▶ [DATASET EXCERPT]:
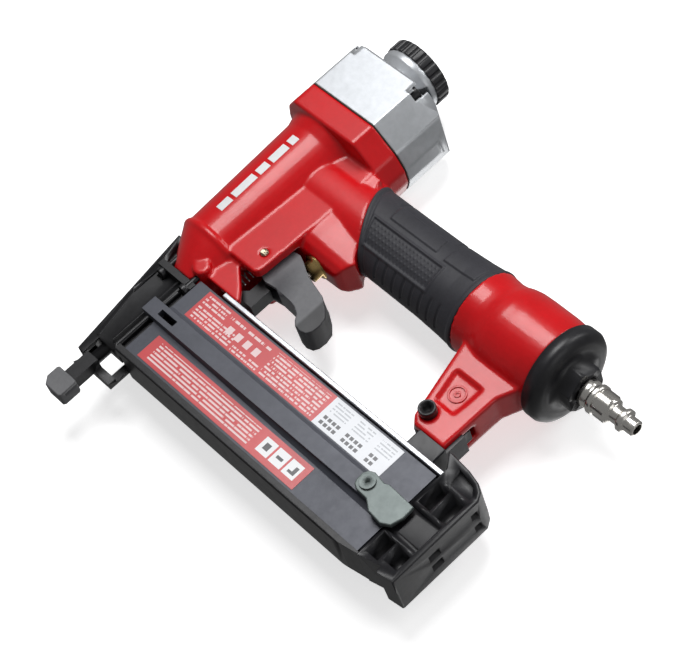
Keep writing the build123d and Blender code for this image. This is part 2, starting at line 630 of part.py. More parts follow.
def make_nose_cover():
    cover = prism_xz(NOSE_COVER, -4.2, 4.2)
    rim = side_edges(cover, 4.2, lambda edge: edge.center().X < -8.4 and edge.length > 20)
    cover = soften(cover, rim, 1.1)
    for side in (-1, 1):
        cover += prism_xz(COVER_FLANGE, side * 3.0, side * 5.4)
    # above z = 76 only the part ahead of the guide stays
    upper = cover & box(-30, -9.9, -10, 10, 76.0, 110)
    cover = cover - box(-30, 30, -10, 10, 76.0, 110) + upper
    cover -= housing + box(-6.6, 0, -1.8, 1.8, 20, 30.4)
    return largest(cover)


def make_work_contact():
    """Sleeve round the guide tip, with a strip rising on the +Y side."""
    channel = box(-2.3, 2.9, -2.0, 2.0, 0, 40)
    contact = box(*CONTACT_PLAN, CONTACT_Z0, 25.2) - channel
    contact += prism_xz([(-5.9, 17.2), (-3.3, 16.6), (-3.3, 21.2), (-4.6, 20.4)], -1.3, 1.3)
    contact += box(0.4, 14.2, 3.3, 7.6, 20.8, 25.2) + prism_xz(CONTACT_STRIP, 5.95, 7.6)
    return largest(contact - channel)


def make_contact_arm():
    arm = box(20.4, 25.4, -6.0, 5.95, 91.0, 93.4) + box(23.0, 40.6, -3.9, 3.9, 91.0, 93.4)
    arm += box(33.0, 40.6, -3.9, 3.9, 93.4, 103.2) + box(33.0, 36.4, -3.9, 3.9, 103.2, 108.8)
    return arm + prism_xz([(25.6, 91.0), (33.0, 91.0), (33.0, 97.0)], -3.9, 3.9)


def make_pad():
    pad = prism_xz(PAD, -4.4, 4.4)
    pad = soften(pad, side_edges(pad, 4.4), 0.6)
    pad -= box(*CONTACT_PLAN, CONTACT_Z0, 20)
    pad -= box(-0.8, 0.8, -1.3, 1.3, -1, 5)
    return pad - box(4.9, 7, -2.6, -0.6, 3.0, 20)


save("nose_guide", make_guide())
save("nose_screws", *[nose_screw(x, y) for x, y in NOSE_SCREWS])
save("nose_cover", make_nose_cover())
save("work_contact", make_work_contact())
save("contact_arm", make_contact_arm())
save("nose_pad", make_pad())
save("contact_spring", spring(x=23.0, radius=2.3, wire=0.8, z0=93.4 + GAP,
                              z1=113.0 - GAP, turns=7))


# --- magazine: two halves, rails, pusher, foot, latch, hanger ----------------
# outer section of the half on the +Y side, (y, z)
MAG_SHELL = [
    (TRACK_HALF, 36.2), (10.0, 36.2), (10.0, 51.8), (10.6, 54.6), (13.2, 55.2),
    (13.2, 63.6), (10.6, 64.2), (10.0, 66.0), (10.0, 84.0), (TRACK_HALF, 84.0)]
FOOT_HALF = 12.4
FOOT = [
    (172.2, 95.2), (174.0, 95.6), (186.0, 94.4), (193.4, 92.6), (197.2, 90.2), (199.6, 86.4),
    (199.6, 36.2), (198.8, 35.4), (190.8, 34.4), (190.0, 35.2), (190.0, 37.6), (178.0, 34.8),
    (178.0, 87.4), (176.8, 89.4)]
# pockets in the sides of the foot: x0, x1, z0, z1
FOOT_POCKETS = [
    (179.6, 187.0, 69.4, 81.6), (188.6, 196.8, 69.0, 81.6),
    (179.6, 187.0, 38.4, 49.6), (188.6, 196.8, 40.4, 49.6)]
FOOT_TOP_RECESS = [(181.5, 92.4), (191.5, 90.6), (196.4, 87.6), (196.4, 84.2), (183.0, 84.2)]
LATCH = [
    (152.6, 58.6), (153.6, 56.6), (156.2, 55.3), (162.8, 55.0), (168.0, 51.4), (176.2, 50.6),
    (180.6, 53.0), (182.4, 59.0), (181.8, 65.6), (166.0, 66.4), (163.6, 65.4), (156.6, 66.5),
    (153.6, 65.2), (152.3, 62.4)]
LATCH_LIP = [
    (165.0, 53.6), (168.0, 51.4), (176.2, 50.6), (180.4, 52.9), (181.0, 54.9), (170.0, 54.4)]
HANGER_TONGUE = [
    (144.8, 98.0), (147.0, 95.7), (166.9, 95.7), (166.9, 111.0), (146.0, 111.0), (144.8, 108.0)]


def rect(y0, y1, z0, z1):
    return [(y0, z0), (y1, z0), (y1, z1), (y0, z1)]


def make_magazine_cover():
    """Half on the -Y side, with a tongue at its front."""
    shell = [(-y, z) for y, z in MAG_SHELL]
    cover = prism_yz(shell, MAG_X0, 175.6)
    cover -= prism_yz(rect(0, -7.8, 40.0, 80.2), MAG_X0 - 1, 180)
    cover += prism_yz(rect(-8.4, -13.2, 55.2, 63.6), 6.0, MAG_X0 + 0.1)
    cover -= box(14.6, 25.6, -14, -5, 57.8, 61.0)
    cover -= cyl_y(LATCH_X, LATCH_Z, 1.8, -14, -5)
    return largest(cover)


def make_magazine_body():
    body = prism_yz(MAG_SHELL, MAG_X0, MAG_X1)
    body -= prism_yz(rect(2.6, 8.2, 40.0, 80.2), MAG_X0 + 3, MAG_X1 + 1)
    return largest(body - box(10, 30.4, 5.0, 14, 72.0, 90))


def make_top_rail():
    rail = box(30.7, MAG_X1, -MAG_HALF, MAG_HALF, 84.6, MAG_Z1)
    rail = soften(rail, rail.edges().filter_by(Axis.X), 0.5)
    return rail - box(60, 62, -0.8, 0.8, 80, 90)


def make_lower_rail():
    profile = [(12.0, MAG_Z0), (163.0, MAG_Z0), (MAG_X1, 35.0), (MAG_X1, 36.1), (12.0, 36.1)]
    rail = prism_xz(profile, -MAG_HALF, MAG_HALF)
    rim = side_edges(rail, MAG_HALF, lambda edge: edge.center().Z < 34.5 and edge.length > 20)
    return soften(rail, rim, 0.8) - box(9, 14.4, -6, 30, 30, 40)


def make_pusher():
    push = box(PUSH_X + 6, PUSH_X + 26, -7.6, -0.6, 44.0, 76.0)
    push += box(PUSH_X, PUSH_X + 26, -0.6, 0.55, 37.0, 83.4)
    return push - cyl_y(PUSH_X + 16, 60, 6.4, -8, -2.6)


def make_foot():
    foot = prism_xz(FOOT, -FOOT_HALF, FOOT_HALF)
    rim = side_edges(foot, FOOT_HALF,
                     lambda edge: edge.center().X > 199.5 or edge.center().Z > 88)
    foot = soften(foot, rim, 0.8)
    for side in (-1, 1):
        for x0, x1, z0, z1 in FOOT_POCKETS:
            foot -= box(x0, x1, side * 4.0, side * 14.0, z0, z1)
        foot -= box(177.0, 196.6, side * 10.6, side * 14.0, 51.4, 67.0)
        # notches in the rear face
        foot -= box(197.6, 201.0, side * 1.5, side * 6.5, 55.0, 61.5)
        foot -= box(197.6, 201.0, side * 2.5, side * 7.0, 80.4, 84.4)
        foot -= prism_xz(FOOT_TOP_RECESS, side * 9.0, side * 14.0)
        foot += box(183.4, 196.6, side * 10.6, side * 11.8, 54.0, 64.6)
    foot += box(175.7, 178.1, -9.6, -0.7, 37.2, 83.2)
    return largest(foot)


def make_latch():
    latch = prism_xz(LATCH, -15.4, -13.3)
    latch += prism_xz(LATCH_LIP, -13.3, -12.9)
    latch = soften(latch, side_edges(latch, 15.4), 0.6)
    return largest(latch - cyl_y(LATCH_X, LATCH_Z, 2.05, -20, -10))


def make_rivet():
    # radius, y0, y1
    steps = [(1.8, -13.25, -8.0), (2.0, -15.5, -13.25), (3.9, -16.4, -15.5)]
    shank, collar, head = [cyl_y(LATCH_X, LATCH_Z, *step) for step in steps]
    return shank + collar + head - cyl_y(LATCH_X, LATCH_Z, 1.2, -18, -14.6)


def make_hanger():
    hanger = box(152.2, 168.8, -9.0, 9.0, MAG_Z1, 95.6) + prism_xz(HANGER_TONGUE, -3.6, 3.6)
    hanger += box(166.9, 168.8, -6.0, 6.0, 95.0, 106.6)
    hanger -= cyl_y(HANGER_X, HANGER_Z, HANGER_HOLE_R, -12, 12)
    corners = hanger.edges().filter_by(Axis.Z).filter_by(lambda edge: abs(edge.center().Y) > 8.9)
    return largest(soften(hanger, corners, 0.8))


def make_hanger_screw():
    screw = cyl_y(HANGER_X, HANGER_Z, HANGER_SCREW_R, -8.2, 8.9)
    screw += cyl_y(HANGER_X, HANGER_Z, 4.2, -13.0, -8.2)
    screw = soften(screw, side_edges(screw, 13.0), 0.5)
    return screw - hex_y(HANGER_X, -13.5, HANGER_Z, 2.4, 3.4)


save("magazine_cover", make_magazine_cover())
save("magazine_body", make_magazine_body())
save("magazine_top_rail", make_top_rail())
save("magazine_lower_rail", make_lower_rail())
# labels: x0, x1, z0, z1
save("cover_labels", *[
    box(x0, x1, -10.15, -10.001, z0, z1)
    for x0, x1, z0, z1 in ((22.8, 112.4, 66.6, 83.0), (112.4, 156.4, 66.6, 83.0),
                           (22.2, 131.5, 37.6, 51.4))])
save("magazine_pusher", make_pusher())
save("pusher_spring",
     cyl_y(PUSH_X + 16, 60, 6.4, -7.4, -2.6) - cyl_y(PUSH_X + 16, 60, 3.4, -8, -2))
save("magazine_foot", make_foot())
save("latch", make_latch())
save("latch_rivet", make_rivet())
save("magazine_hanger", make_hanger())
save("hanger_screw", make_hanger_screw())
save("hanger_nut", hex_y(HANGER_X, 8.25, HANGER_Z, 4.4, 3.6)
     - cyl_y(HANGER_X, HANGER_Z, HANGER_SCREW_R, 0, 20))
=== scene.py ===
"""Hand tool with an upright column, a rubber grip, a magazine and printed films.

The column stands round the Z axis and the grip runs back from it along +X.
The -Y flank faces the camera; the tool lies with its +Y flank on the floor.
Scene units are metres; names and tables of parts are in millimetres unless noted.
"""
import json
from math import sin, cos, pi, radians

import bmesh
import bpy
from mathutils import Matrix, Vector


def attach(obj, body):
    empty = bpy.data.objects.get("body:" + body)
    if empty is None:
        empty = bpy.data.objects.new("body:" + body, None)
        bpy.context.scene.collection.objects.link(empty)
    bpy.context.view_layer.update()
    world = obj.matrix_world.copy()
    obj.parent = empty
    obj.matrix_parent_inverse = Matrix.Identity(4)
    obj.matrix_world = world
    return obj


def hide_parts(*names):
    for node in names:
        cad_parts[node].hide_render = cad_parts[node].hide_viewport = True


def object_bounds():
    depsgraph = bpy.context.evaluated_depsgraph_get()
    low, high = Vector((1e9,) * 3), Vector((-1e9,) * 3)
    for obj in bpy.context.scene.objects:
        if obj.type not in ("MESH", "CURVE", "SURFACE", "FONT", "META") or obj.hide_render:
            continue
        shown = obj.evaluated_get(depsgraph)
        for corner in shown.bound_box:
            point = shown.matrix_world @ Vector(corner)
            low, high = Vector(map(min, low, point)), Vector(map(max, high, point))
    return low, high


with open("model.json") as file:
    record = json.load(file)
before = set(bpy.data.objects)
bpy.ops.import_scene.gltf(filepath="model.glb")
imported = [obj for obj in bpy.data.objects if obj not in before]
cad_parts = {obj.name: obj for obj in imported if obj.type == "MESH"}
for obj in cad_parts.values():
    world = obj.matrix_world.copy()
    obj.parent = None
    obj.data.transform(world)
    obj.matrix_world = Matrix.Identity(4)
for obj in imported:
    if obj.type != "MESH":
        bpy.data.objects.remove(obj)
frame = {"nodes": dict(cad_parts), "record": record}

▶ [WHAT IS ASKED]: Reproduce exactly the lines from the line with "HANGER_Z, 4.4, 3.6)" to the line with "bpy.context.view_layer.update()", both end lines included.

▶ [WRITTEN ANSWER]:
save("hanger_nut", hex_y(HANGER_X, 8.25, HANGER_Z, 4.4, 3.6)
     - cyl_y(HANGER_X, HANGER_Z, HANGER_SCREW_R, 0, 20))
=== scene.py ===
"""Hand tool with an upright column, a rubber grip, a magazine and printed films.

The column stands round the Z axis and the grip runs back from it along +X.
The -Y flank faces the camera; the tool lies with its +Y flank on the floor.
Scene units are metres; names and tables of parts are in millimetres unless noted.
"""
import json
from math import sin, cos, pi, radians

import bmesh
import bpy
from mathutils import Matrix, Vector


def attach(obj, body):
    empty = bpy.data.objects.get("body:" + body)
    if empty is None:
        empty = bpy.data.objects.new("body:" + body, None)
        bpy.context.scene.collection.objects.link(empty)
    bpy.context.view_layer.update()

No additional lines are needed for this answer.